Computer battles doctor's clipboard
Published Monday May 25th, 2009

Idea Machine helps automate check-in at offices, hospitals
OTTAWA - - A former Carleton University liberal arts student's simple idea is creating jobs in Ottawa and working to get North American doctors to throw their clipboards in the trash.
The company, called Phreesia Inc., produces a clipboard-sized tablet-computer (dubbed the Phreesia Pad) with a built-in health card reader to automate the check-in process at doctors' offices and hospitals. Using it frees up staff members to attend to patients rather than data entry tasks.
While the company, which is headquartered in New York, has no Canadian sales yet, more than 5,000 physicians in the U.S. are using Phreesia's technology. The company expects that number to hit 10,000 by the end of 2009.
"There was a real need in the health-care industry to change the way people checked in," said Chaim Indig, Phreesia's chief executive. "Our biggest competitor is the clipboard. We are fighting it tooth and nail everyday."
To help with the company's expansion plans, Phreesia will nearly double its Ottawa workforce to 100 employees by the end of this year. It employs 49 people at its New York City site, which was picked as head office to be closer to Phreesia's investors and primary client base.
The company's Ottawa operation deals with everything from research and development to sales and technical support.
Indig is originally from Edmonton. He dropped out of Carleton's liberal arts program three credits shy of a degree to co-found Phreesia in 2004 after realizing how inefficient the check-in procedure was at a local health clinic.
The patients were each given a form which asked generic questions that might or might not apply to individual situations.
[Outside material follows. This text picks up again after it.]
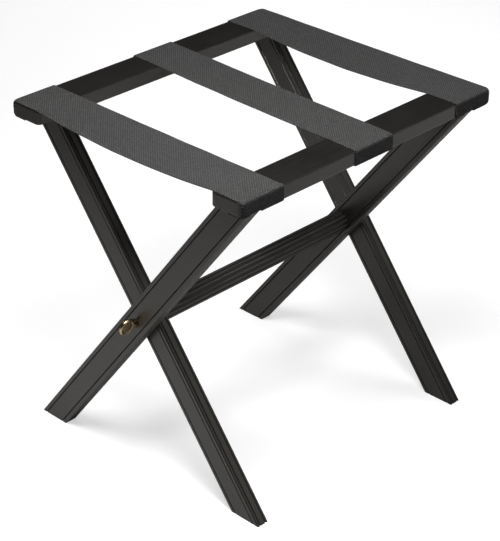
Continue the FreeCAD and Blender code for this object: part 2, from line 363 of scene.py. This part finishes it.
STRAP_WIDTH = 0.0730
STRAP_THICK = 0.0018
EDGE_THIN = 0.55
EDGE_TAPER = 0.0012
EDGE_BULGE = 0.45
RAIL_OUT = 0.2190
RAIL_TOP = 0.5100
RAIL_LOW = 0.4900
RAIL_HALF = 0.2450
PLAN_CORNER = 0.0070

# half the free span between the rails, and the distance between the rail middles
FREE_Y = 0.1680
RAIL_APART = 0.3840

# inner radius of the folds, and how it grows near a rail's rounded end
FOLD = 0.0014
SOFT_FOLD = 0.0060
SOFT_REACH = 0.0160
TUCK_TIP = 0.1950
LEG_CLEAR = 0.0010
NOTCH_RISE = 0.0016

# sag of the strap's outer and inner edge
END_SAG = (0.0085, 0.0006)
MIDDLE_SAG = (0.0015, 0.0008)
SAG_SPREAD = 1.4

# the middle strap lies slightly askew
MIDDLE_AT_B = 0.0015
MIDDLE_AT_A = 0.0145

# small unevenness of the cloth
RIPPLE = 0.00012
WANDER = 0.00015

ACROSS_PLACES = 33
TOP_ROWS = 86
ARC_ROWS = 8
DROP_ROWS = 8
UNDER_ROWS = 10


def half_path(out, inner):
    """The strap's middle surface from the centre out over a rail and under it.

    out is how far out the rail's face lies, inner the fold's inner radius.
    Returns rows of (arc length, y, z, normal y, normal z)."""
    h = STRAP_THICK / 2
    r = inner + h
    flat = out - inner
    rows = []
    for y in np.linspace(0.0, flat, TOP_ROWS):
        rows.append((y, y, RAIL_TOP + h, 0.0, 1.0))
    s = flat
    for k in range(1, ARC_ROWS + 1):
        a = math.pi / 2 * (1 - k / ARC_ROWS)
        rows.append((s + r * math.pi / 2 * k / ARC_ROWS, flat + r * math.cos(a),
                     RAIL_TOP - inner + r * math.sin(a), math.cos(a), math.sin(a)))
    s += r * math.pi / 2
    drop = RAIL_TOP - RAIL_LOW - 2 * inner
    for k in range(1, DROP_ROWS + 1):
        step = drop * k / DROP_ROWS
        rows.append((s + step, flat + r, RAIL_TOP - inner - step, 1.0, 0.0))
    s += drop
    for k in range(1, ARC_ROWS + 1):
        a = -math.pi / 2 * k / ARC_ROWS
        rows.append((s + r * math.pi / 2 * k / ARC_ROWS, flat + r * math.cos(a),
                     RAIL_LOW + inner + r * math.sin(a), math.cos(a), math.sin(a)))
    s += r * math.pi / 2
    reach = flat - TUCK_TIP
    for k in range(1, UNDER_ROWS + 1):
        step = reach * k / UNDER_ROWS
        rows.append((s + step, flat - step, RAIL_LOW - h, 0.0, -1.0))
    return rows


def stations(x, end_side):
    """The whole path at one place across a strap, tuck to tuck.

    Near a rail's rounded end the fold turns softer and follows the corner in."""
    out = RAIL_OUT
    inner = FOLD
    if end_side:
        past = abs(x) - (RAIL_HALF - PLAN_CORNER)
        if past > 0:
            past = min(past, PLAN_CORNER * 0.95)
            out -= 0.5 * (PLAN_CORNER - math.sqrt(PLAN_CORNER ** 2 - past ** 2))
        near = min(1.0, max(0.0, (abs(x) - (RAIL_HALF - SOFT_REACH)) / SOFT_REACH))
        inner += (SOFT_FOLD - FOLD) * near ** 3
    half = half_path(out, inner)
    left = [(-s, -y, z, -ny, nz) for s, y, z, ny, nz in reversed(half[1:])]
    return left + half


def columns(cuts):
    """Places across the strap, closer together at its edges and at any cut."""
    half = STRAP_WIDTH / 2
    places = set(np.round(np.linspace(-half, half, ACROSS_PLACES), 6))
    for edge in (-half, half, *cuts):
        for step in (0.0, 0.0004, 0.0010):
            for sign in (-1, 1):
                u = edge + sign * step
                if -half <= u <= half:
                    places.add(round(u, 6))
    ordered = sorted(places)
    kept = [ordered[0]]
    for u in ordered[1:]:
        if u - kept[-1] > 0.00025:
            kept.append(u)
    return kept


def make_strap(number, at_b, at_a, sag, legs_b, legs_a):
    """One strap as a closed, woven band of real thickness, notched round the legs."""
    plain = stations(0.0, False)
    half = STRAP_WIDTH / 2
    cuts_b = [tuple(e - at_b for e in leg) for leg in legs_b]
    cuts_a = [tuple(e - at_a for e in leg) for leg in legs_a]
    us = columns([e for cut in cuts_b + cuts_a for e in cut])
    nu = len(us)
    ns = len(plain)
    grid = [stations(at_b + u, number != 2) for u in us]
    arc = (FOLD + STRAP_THICK / 2) * math.pi / 2
    cut_s = RAIL_OUT - FOLD + arc + (RAIL_TOP - FOLD) - (RAIL_LOW + NOTCH_RISE)
    present = np.ones((nu - 1, ns - 1), bool)
    for i in range(nu - 1):
        u = (us[i] + us[i + 1]) / 2
        for j in range(ns - 1):
            s = (plain[j][0] + plain[j + 1][0]) / 2
            cuts = cuts_b if s < 0 else cuts_a
            for low, high in cuts:
                if abs(s) > cut_s and low < u < high:
                    present[i, j] = False

    def around(i, j):
        """Which of the four cells about a grid point are there."""
        found = []
        for di in (-1, 0):
            for dj in (-1, 0):
                a, b = i + di, j + dj
                if 0 <= a < nu - 1 and 0 <= b < ns - 1 and present[a, b]:
                    found.append((di + 0.5, dj + 0.5))
        return found

    verts = []
    uvs = []
    top = -np.ones((nu, ns), int)
    low = -np.ones((nu, ns), int)
    rim = {}
    for i, u in enumerate(us):
        for j, (s, y, z, ny, nz) in enumerate(grid[i]):
            cells = around(i, j)
            if not cells:
                continue
            mid_x = (at_b + at_a) / 2 + (at_a - at_b) * y / RAIL_APART
            near = 0.5 - u / STRAP_WIDTH
            span = max(0.0, 1 - (y / FREE_Y) ** 2)
            drop = 0.0
            if z > RAIL_TOP:
                drop = span * (sag[0] * near ** SAG_SPREAD + sag[1] * (1 - near) ** SAG_SPREAD)
            ripple = RIPPLE * math.sin(s * 61 + number) * (u / half)
            x = mid_x + u + WANDER * math.sin(s * 83 + 2 * number)
            centre = Vector((x, y, z - drop + ripple * span))
            normal = Vector((0, ny, nz))
            tangent = Vector((0, nz, -ny))
            edge_gap = min(half - abs(u), EDGE_TAPER) / EDGE_TAPER
            full = STRAP_THICK / 2
            thin = full * (EDGE_THIN + (1 - EDGE_THIN) * math.sqrt(edge_gap))
            if len(cells) < 4:
                thin = full * EDGE_THIN
            top[i, j] = len(verts)
            verts.append(centre + normal * thin)
            low[i, j] = len(verts)
            verts.append(centre - normal * thin)
            uvs += [(u + at_b, s), (u + at_b, s)]
            if len(cells) < 4:
                out_u = -sum(c[0] for c in cells)
                out_s = -sum(c[1] for c in cells)
                size = math.hypot(out_u, out_s) or 1.0
                outward = Vector((out_u / size, 0, 0)) + tangent * (out_s / size)
                rim[(i, j)] = len(verts)
                verts.append(centre + outward * full * EDGE_BULGE)
                uvs.append((u + at_b, s))
    faces = []
    for i in range(nu - 1):
        for j in range(ns - 1):
            if not present[i, j]:
                continue
            faces.append((top[i, j], top[i + 1, j], top[i + 1, j + 1], top[i, j + 1]))
            faces.append((low[i, j], low[i, j + 1], low[i + 1, j + 1], low[i + 1, j]))
            sides = (
                ((i, j), (i, j + 1), (i - 1, j)),
                ((i + 1, j + 1), (i + 1, j), (i + 1, j)),
                ((i + 1, j), (i, j), (i, j - 1)),
                ((i, j + 1), (i + 1, j + 1), (i, j + 1)),
            )
            for p, q, beyond in sides:
                a, b = beyond
                if 0 <= a < nu - 1 and 0 <= b < ns - 1 and present[a, b]:
                    continue
                faces.append((top[p], top[q], rim[q], rim[p]))
                faces.append((rim[p], rim[q], low[q], low[p]))
    mesh = bpy.data.meshes.new("strap_web_%d" % number)
    mesh.from_pydata([tuple(v) for v in verts], [], [tuple(int(k) for k in f) for f in faces])
    layer = mesh.uv_layers.new(name="weave")
    corner_verts = np.zeros(len(mesh.loops), int)
    mesh.loops.foreach_get("vertex_index", corner_verts)
    table = np.array(uvs, float)[corner_verts]
    layer.data.foreach_set("uv", table.ravel())
    mesh.polygons.foreach_set("use_smooth", [True] * len(mesh.polygons))
    mesh.validate()
    mesh.update()
    strap = bpy.data.objects.new("strap_web_%d" % number, mesh)
    SCENE.collection.objects.link(strap)
    mesh.materials.append(WEB)
    node = "strap_%d" % number
    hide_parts(node)
    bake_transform(strap)


def leg_range(node):
    """The stretch along the rail that a leg takes up, with a little room."""
    low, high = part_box(node)
    return (low.x - LEG_CLEAR, high.x + LEG_CLEAR)


def strap_middle(node):
    """Where the CAD strap's middle lies along the rail."""
    low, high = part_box(node)
    return (low.x + high.x) / 2


make_strap(1, strap_middle("strap_1"), strap_middle("strap_1"), END_SAG,
           [leg_range("leg_1")], [leg_range("leg_2")])
make_strap(2, MIDDLE_AT_B, MIDDLE_AT_A, MIDDLE_SAG, [], [])
make_strap(3, strap_middle("strap_3"), strap_middle("strap_3"), END_SAG,
           [leg_range("leg_3")], [leg_range("leg_4")])


# ---------------------------------------------------------------- floor

def floor():
    """The pale ground the rack stands on."""
    mesh = bpy.data.meshes.new("floor")
    size = 14.0
    corners = [(-size, -size, 0), (size, -size, 0), (size, size, 0), (-size, size, 0)]
    mesh.from_pydata(corners, [], [(0, 1, 2, 3)])
    mesh.materials.append(floor_material())
    made = bpy.data.objects.new("floor", mesh)
    SCENE.collection.objects.link(made)


floor()


# ---------------------------------------------------------------- light

def area_light(name, place, target, size, power, spread=180):
    """A soft white rectangle of light at place, facing target; spread in degrees."""
    data = bpy.data.lights.new(name, "AREA")
    data.shape = "RECTANGLE"
    data.size, data.size_y = size
    data.energy = power
    data.spread = math.radians(spread)
    made = bpy.data.objects.new(name, data)
    made.location = place
    made.rotation_euler = (Vector(target) - Vector(place)).to_track_quat("-Z", "Y").to_euler()
    SCENE.collection.objects.link(made)


area_light("key", (-0.42, -0.24, 1.46), (-0.1, -0.05, 0.4), (0.6, 0.6), 22.0)
area_light("key_low", (-0.26, -0.24, 1.16), (-0.15, -0.1, 0.4), (0.4, 0.4), 6.8)
area_light("front_card", (0.8, -2.4, 0.9), (0, 0, 0.3), (1.4, 0.8), 3.4)
area_light("high_card", (1.9, -2.1, 1.75), (0, 0, 0.3), (1.4, 1.0), 4.2)
area_light("floor_left", (-1.0, 0.25, 1.4), (-1.0, 0.25, 0), (0.8, 0.8), 1.1, 70)
area_light("floor_back", (1.3, 1.3, 2.4), (1.3, 1.3, 0), (2.0, 2.0), 8.8, 70)
area_light("floor_right", (1.3, -0.7, 1.6), (1.3, -0.7, 0), (1.0, 1.0), 7.5, 90)


ROOM_LIGHT = 0.0120


def world():
    """A dim room that the camera sees as white."""
    made = bpy.data.worlds.new("studio")
    made.use_nodes = True
    tree = made.node_tree
    tree.nodes.clear()
    output = tree.nodes.new("ShaderNodeOutputWorld")
    room = tree.nodes.new("ShaderNodeBackground")
    seen = tree.nodes.new("ShaderNodeBackground")
    mix = tree.nodes.new("ShaderNodeMixShader")
    path = tree.nodes.new("ShaderNodeLightPath")
    room.inputs[0].default_value = (1, 1, 1, 1)
    room.inputs[1].default_value = ROOM_LIGHT
    seen.inputs[0].default_value = (1, 1, 1, 1)
    tree.links.new(path.outputs["Is Camera Ray"], mix.inputs[0])
    tree.links.new(room.outputs[0], mix.inputs[1])
    tree.links.new(seen.outputs[0], mix.inputs[2])
    tree.links.new(mix.outputs[0], output.inputs[0])
    SCENE.world = made


world()


# ---------------------------------------------------------------- camera

CAMERA_PLACE = (-1.5855, -1.5427, 1.4829)
CAMERA_YAW = 0.7974
CAMERA_PITCH = -0.5141
CAMERA_ROLL = 0.0019
CAMERA_LENS = 126.17


def camera():
    """The viewpoint, level but for a slight roll, looking down on the rack."""
    level = Vector((math.sin(CAMERA_YAW), math.cos(CAMERA_YAW), 0))
    forward = level * math.cos(CAMERA_PITCH) + Vector((0, 0, math.sin(CAMERA_PITCH)))
    right = Vector((math.cos(CAMERA_YAW), -math.sin(CAMERA_YAW), 0))
    up = right.cross(forward)
    side = right * math.cos(CAMERA_ROLL) + up * math.sin(CAMERA_ROLL)
    over = up * math.cos(CAMERA_ROLL) - right * math.sin(CAMERA_ROLL)
    turn = Matrix((side, over, -forward)).transposed()
    data = bpy.data.cameras.new("view")
    data.sensor_fit = "HORIZONTAL"
    data.sensor_width = 36.0
    data.lens = CAMERA_LENS
    made = bpy.data.objects.new("view", data)
    made.matrix_world = Matrix.Translation(CAMERA_PLACE) @ turn.to_4x4()
    SCENE.collection.objects.link(made)
    SCENE.camera = made


camera()
SCENE.view_settings.view_transform = "Standard"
The patients filled out the forms and handed them to a staff member, who then had to copy that information into a database. There was no reason why the information couldn't have been input by the patient using modern technology, says Indig.
Out of that simple concept, a company was born.
He says with a Phreesia Pad, doctors can ask patients more detailed information, helping them to gather the clues they need to make a diagnosis. Questionnaires can be tailored based on a patient's age, sex or previous health problems and all of that information can be immediately uploaded for the physician to review.
"Patients can take a more active role in their health care," said Indig. "Instead of sitting around reading a magazine, you are answering questions that will help improve your outcome."
Phreesia's medical system costs a doctor's office $50 per year. The company makes its money on advertisements and health-care information videos that patients can choose to watch after they finish filling out their electronic forms.
Indig said the videos are much like the brochures commonly found in doctor's offices. The videos on the Phreesia pad will be individually targeted, based on a person's responses to their health questionnaire, from sources including government health agencies, pharmaceutical companies or biotech firms.
Allowing businesses to have direct access to patients has stirred some controversy among U.S. physicians. Some doctors worry about having pharmaceutical companies recommend products they may not recommend to patients themselves. "I'd love to have a waiting-room kiosk or webpad that keyed into our electronic health records for patient check-in. It would free up our front office staff," Tammi Schlichtemeier, a pediatrician in Coppell, Texas, said in the November 2006 edition of the trade journal Medical Economics. "However, it would be frustrating trying to explain why the device in my waiting room suggests one thing while I'm recommending something else."
Indig says the videos shown to patients are meant to be strictly educational.
Also, he said Phreesia does not collect or store any of the information that patients enter on its technology.
Phreesia is a privately held company and does not discuss sales or subscription rates.
However, Indig said the company's list of participating doctors increases by about 10 per cent every month.
The company has raised more than US$25 million in venture capital.